Le ministre chargé de la Transition numérique, Jean-Noël Barrot a reconnu auprès de l'AFP que "des problèmes de qualité très significatifs empoisonnent le quotidien de nos concitoyens" et a accueilli "très favorablement" les dispositions relatives au renforcement des pouvoirs de l'Arcep et à l'amélioration de la protection des usagers.

Mais le gouvernement a "un avis réservé" sur les autres mesures. Selon Jean-Noël Barrot, "la vision du gouvernement n'est pas de supprimer le mode 'Stoc', mais bien de le corriger". Les 13 amendements présentés par le gouvernement ont été retoqués.

De son côté, la Fédération française des Télécoms, qui réunit les opérateurs nationaux, dont Orange, SFR (propriété d'Altice, tout comme Tech&Co), Bouygues Telecom et Free, a appelé dans un communiqué à "la plus grande vigilance quant aux effets qu'une telle loi pourrait produire, à rebours des objectifs de migration des accès cuivre vers la fibre, poursuivis par les pouvoirs publics".

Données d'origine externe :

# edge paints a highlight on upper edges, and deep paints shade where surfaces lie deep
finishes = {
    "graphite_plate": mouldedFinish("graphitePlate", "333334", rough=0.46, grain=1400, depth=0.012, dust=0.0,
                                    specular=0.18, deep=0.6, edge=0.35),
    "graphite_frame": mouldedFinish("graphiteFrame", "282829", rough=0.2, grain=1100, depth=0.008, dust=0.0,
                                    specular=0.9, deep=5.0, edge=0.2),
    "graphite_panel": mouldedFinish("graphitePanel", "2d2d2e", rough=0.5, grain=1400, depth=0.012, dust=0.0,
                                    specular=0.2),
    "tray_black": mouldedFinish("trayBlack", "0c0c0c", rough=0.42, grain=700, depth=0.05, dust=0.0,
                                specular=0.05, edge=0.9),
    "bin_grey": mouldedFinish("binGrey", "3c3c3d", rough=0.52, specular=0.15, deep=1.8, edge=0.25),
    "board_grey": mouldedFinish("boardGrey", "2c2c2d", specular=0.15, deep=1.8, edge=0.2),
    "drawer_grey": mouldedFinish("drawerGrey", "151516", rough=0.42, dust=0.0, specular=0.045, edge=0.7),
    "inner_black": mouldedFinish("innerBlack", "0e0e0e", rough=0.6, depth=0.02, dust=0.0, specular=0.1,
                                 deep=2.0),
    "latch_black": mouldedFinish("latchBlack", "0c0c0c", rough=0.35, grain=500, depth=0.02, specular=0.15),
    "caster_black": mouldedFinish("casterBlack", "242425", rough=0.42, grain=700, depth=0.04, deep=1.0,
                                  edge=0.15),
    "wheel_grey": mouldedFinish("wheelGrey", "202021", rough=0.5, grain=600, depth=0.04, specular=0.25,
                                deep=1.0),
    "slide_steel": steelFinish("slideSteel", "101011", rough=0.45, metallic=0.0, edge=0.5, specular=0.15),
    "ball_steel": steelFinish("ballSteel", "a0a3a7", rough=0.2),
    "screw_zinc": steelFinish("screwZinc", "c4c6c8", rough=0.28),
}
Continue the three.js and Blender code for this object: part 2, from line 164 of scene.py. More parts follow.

"La Fédération des Telecoms a une position de défiance que je ne m'explique pas" plaide le sénateur. "J'ai le sentiment qu'ils n'ont pas lu le texte car au contraire, le texte permet d'anticiper la fin des raccordements cuivre qui auront lieu d'ici 2029. Par ailleurs, ils n'ont fait aucune suggestion".

Prochaine étape pour la proposition de loi, l'Assemblée Nationale. Pour le moment, l'objectif est de trouver un député qui pourrait porter ce texte. "J'ai bon espoir que les députés soient portés par la pression des citoyens qui n'en peuvent d'être confrontés à ces problèmes. Il n'est plus possible aujourd'hui que des concitoyens soient privés de connexion Internet durant deux mois", explique-t-il.

Le territoire français continue d'abriter de nombreuses disparités en matière d'accès à la fibre. Dans le Finistère par exemple, pratiquement un habitant sur deux n'a pas accès au très haut débit.